Tuesday, January 4, 2011

The sky falls and I ask myself.... WHY???

I had one of those days today that deserves a well rounded rant. Am I going to rant? Perhaps. I really am going to attempt not to. I do want to say this though.

In my life there are so many factors that are out of my control. One thing that is, is my wish to have no drama. Now when I say drama, I am almost positive that I am getting an eye roll as you begin imagining me sucker-punching some backstabber in the face. Sadly, it is nothing quite so poetic.

I am talking about drama in our "Special Needs Inner Circle".

Every day there are therapies, phone calls, appointments, paperwork and meetings. EVERYDAY. I am not kidding. Everyone in our inner circle knows that we have no room nor time for drama, and for the most part that is respected. Except for by one group. I am not going to say which group that is, but I am thinking that we have hit the "enough is enough" mark now.

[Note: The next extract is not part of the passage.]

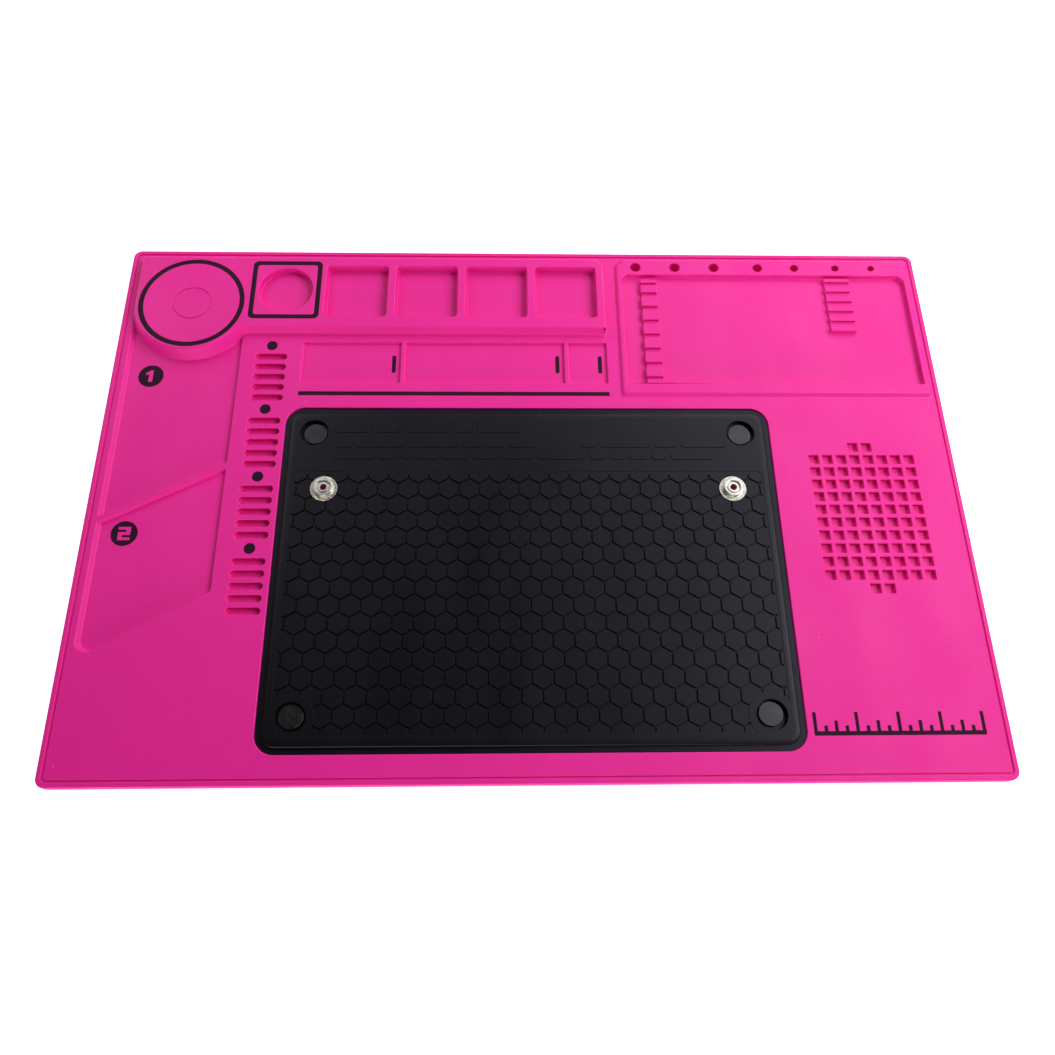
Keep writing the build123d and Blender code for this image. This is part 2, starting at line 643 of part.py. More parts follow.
def eyelet(x):
    """Tube eyelet, flanged under the pad and rolled over the stud's web."""
    web_top = WASHER_TOP + STUD_WEB
    lip = disc(x, SNAP_Y, EYELET_LIP_R, web_top, web_top + EYELET_LIP_T)
    lip = fillet(lip.faces().sort_by(Axis.Z)[-1].edges(), EYELET_LIP_ROUND)
    tube = disc(x, SNAP_Y, EYELET_R, PAD_FLOOR, web_top)
    flange = disc(x, SNAP_Y, EYELET_FLANGE_R, PAD_FLOOR, PAD_FLOOR + EYELET_FLANGE_T)
    return tube + flange + lip - disc(x, SNAP_Y, EYELET_BORE_R, PAD_FLOOR, web_top + EYELET_LIP_T)


def main():
    os.makedirs("parts", exist_ok=True)
    write("base_mat", base_mat())
    write("center_pad", center_pad())
    write("dish_magnet", disc(DISH_X, DISH_Y, DISH_MAGNET_R, DISH_MAGNET_Z, DISH_MAGNET_Z + DISH_MAGNET_T))
    for name, (face, top) in inlays().items():
        write(name, sink(face, top, INLAY_DEPTH))
    for name, solid in pad_magnets().items():
        write(name, solid)
    for side, x in side_centres(SNAP_HALF_SPAN).items():
        write(f"{side}_grip_washer", grip_washer(x))
        write(f"{side}_snap_stud", snap_stud(x))
        write(f"{side}_eyelet", eyelet(x))


main()
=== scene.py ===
import json
import math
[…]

Today I was told 3 ridiculous whoppers of lies from this particular group... the kind of lies that make you feel like you have officially entered the Twilight Zone.

Enough is enough.

I would love to go into more detail right now, but I dont think I am in the correct mind set to do it with grace.

My New Years resolution this year was to try and let go of some of my anger... but it is so hard when this stuff happens on a daily basis. Some days I want to scream, "An inch!!! Just one inch here! I am only one woman!" Some days are worse than others though.

When it comes to being a mother of children with special needs, I have learned there is a certain way people expect you to act. Meek is a great example of this. I am not meek. I am patient but I am not meek, but I think that folk are getting a bit confused with the difference.

I am a mother of three children with special needs and I am beginning to lose patience.

Yet, I am still holding on to the fantasy that this is not a rant.